Our collaboration with the National University of Tashkent in Uzbekistan from 1999 to 2005 helped establish a new MA degree in “European Studies”. This two-year MA program was hosted by the faculties of politics and sociology, economics, law and history as an interdisciplinary program.
Cooperations with the European University of St. Petersburg and the University of Notre Dame, Indiana, both in effect since 2010, seek to host summer schools and foster the exchange of doctoral candidates as devised by post-graduate education.
Beginning in 1993, we have maintained research cooperations with the respective historical institutes of the Russian Academy of Sciences in Moscow and St.
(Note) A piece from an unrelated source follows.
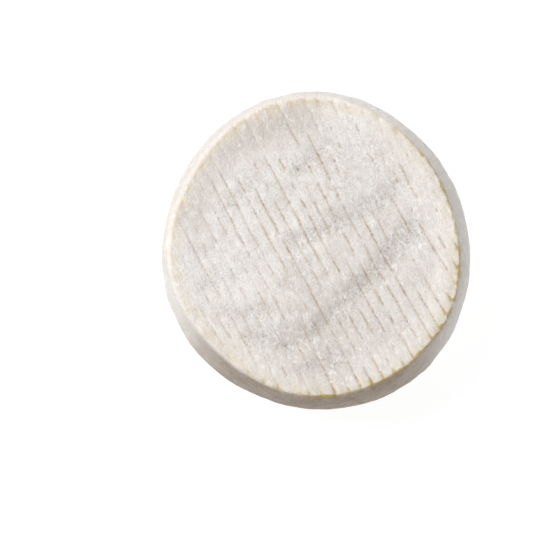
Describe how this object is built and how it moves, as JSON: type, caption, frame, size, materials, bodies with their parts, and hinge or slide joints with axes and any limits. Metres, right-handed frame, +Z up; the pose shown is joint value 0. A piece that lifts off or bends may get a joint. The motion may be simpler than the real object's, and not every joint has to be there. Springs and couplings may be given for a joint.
{
  "type": "cheese wheel",
  "caption": "Small soft-ripened cheese wheel with a velvety white rind, bulging sides and parallel draining-mat marks across its flat faces.",
  "frame": {"origin": "middle of the wheel's box, on the surface it rests on", "axes": "+Z up through both flat faces, +Y along the mat marks, +X across them"},
  "size_m": [0.1104, 0.1148, 0.034],
  "materials": {
    "rind": "matt, velvety white mould bloom with thin ochre mat marks"
  },
  "bodies": {
    "root": {"cheese_wheel": "rind"}
  },
  "joints": []
}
Petersburg. Collaboration was particularly thriving from 1993 to 1997, when we jointly worked on the topic of “Urban Self-Administration and pre-1914 Bourgeois Elites: Russia and Germany in Comparison”. This cooperation entailed regular visits and at this point also relates research conducted in the context of the new Bielefeld SFB “The Political as Communicative Space in History”.
The Agrarian Institute at the Russian Academy of Agriculture (now renamed the Russian Institute of Agrarian Problems and Informatics) has been our partner since 1993. Between 1993 and 1996, the DFG-funded project “Institutions in the Transformative Process of Agriculture: The Historical Examples of Russia and Germany in Relation to Recent Problems” was worked on collaboratively, which also entailed an international conference. In conjunction with and upon completion of this project, there were informational visits to agricultural businesses and farms in the former GDR. Scholarly contacts and regular visits have continued to this day. At present, we are working on a new project on Russian agrarian/agricultural history.